Carved in between misty mountains in the north of Vietnam right at the border with China, rests the rustic town of Sapa. It’s roughly a 6 hours bus ride from Hanoi, including pit stops.
I came here to meet the Hmong community. An ethnicity spread mostly in Vietnam, China, Cambodia, Thailand and Laos. I was very eager to finally meet them as their culture has longed echoed in my mind.
The Hmong are an ethnic group currently native to several countries, coming from the Yangtze River basin area in southern China. In China, this ethnic group are called Miao, a name that embraces several different ethnic groups and some even believe it be derogatory. In Vietnam, the Hmong people are one of the largest ethnic minorities, being almost one million of them. You will normally find them concentrated in the mountainous north of the country and usually live at high altitudes. They dress colourfully, in fact, their different ethnic categories can be easily identified by the colours they wear and their traditions.
From Nomad to Settled
The Hmong have always been historically pushed away, starting by Chinese. The late 18th century saw the advancement of the Han dynasty, thus forcing the minority Hmong to leave the Yangtze Basin and move southwards. Those who made it to Vietnam, had soon to face the arrival of communism. As communism swept through the region, the Hmong people were forced to pick sides, which often resulted in large groups being forced to migrate to new areas, like Laos and Thailand. By the end of the 20th century, there wasn’t enough uninhabited land remaining in the region for the traditional type of agriculture used by the Hmong. As a result, local governments enacted programs to force the Hmong people to change the very nature of their communities. Instead of continually moving to new areas, they had to switch to permanent cultivation on a single plot of land. As a result, what we see today in the Hmong villages is the result of this deep transition as they adapt to a new lifestyle.

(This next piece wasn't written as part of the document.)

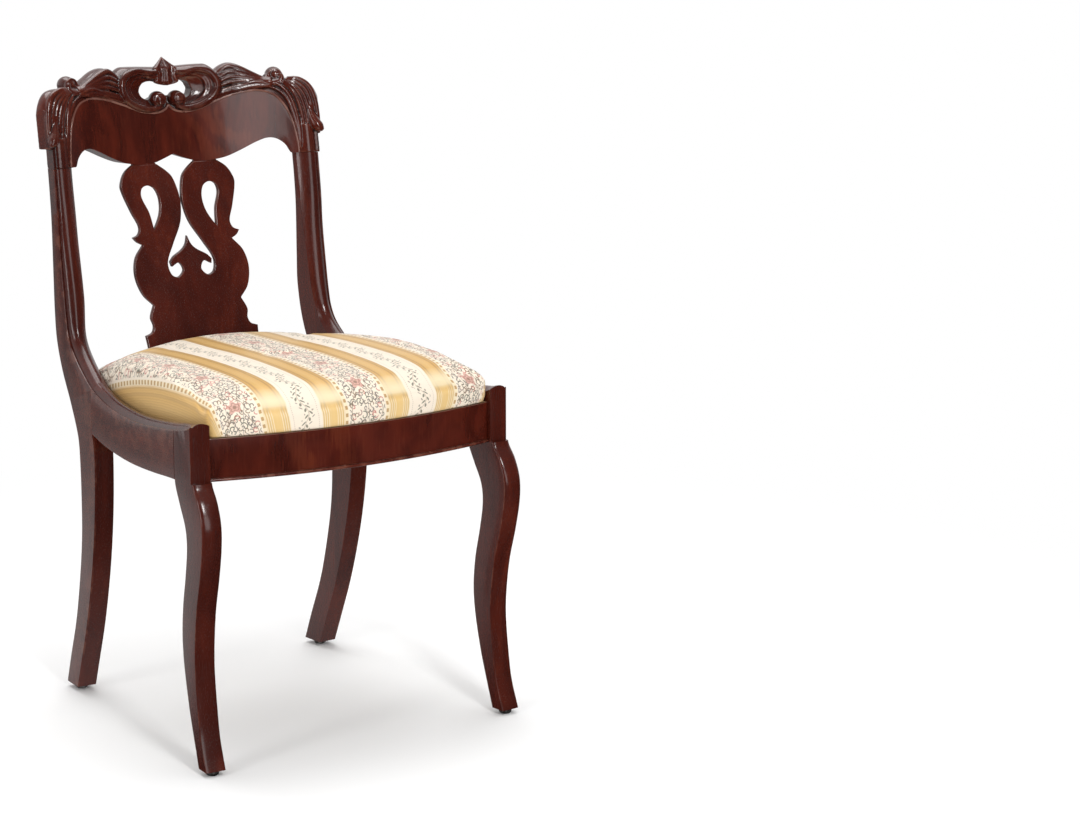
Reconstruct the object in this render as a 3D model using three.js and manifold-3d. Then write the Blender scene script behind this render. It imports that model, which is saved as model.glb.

As Vietnam has opened its borders to the surge of global travel, the Hmong people in Vietnam have shifted to getting used to tourists wanting to learn more about their traditions, culture and lifestyle. I saw lots of Hmong markets in Sa Pa, Láo Cai and Há Giang where I could purchase traditional garments, hand-made jewelry, and many Hmong open their home to host tourists looking for a genuine local experience. a large part of their economy from agriculture to tourism. Once again, the Hmong people are simply adapting to life as they always had in the past.
They can be incredibly open and friendly. In two days, I was taken around learning how to make rice, how to do embroidery, how to clean rice grains and make metal handcrafts.
Few curiosities about the Hmong
They retain a strong sense of their culture and traditions. Girls are expected to marry very young, though these days more subsersive women are a common sight.
Hmong people maintain spiritual practices that include shamanism, animism and ancestors veneration.
They have no political structure.
They live on shifting cultivation of rice paddies and cattle products, as well as handcrafts.
Upon married, women become members of the husband’s clan but retain their father’s name.
Hmong are distinguished in several groups, all easily identified by the coloured garments they wear: Black, White, and Flower Hmong.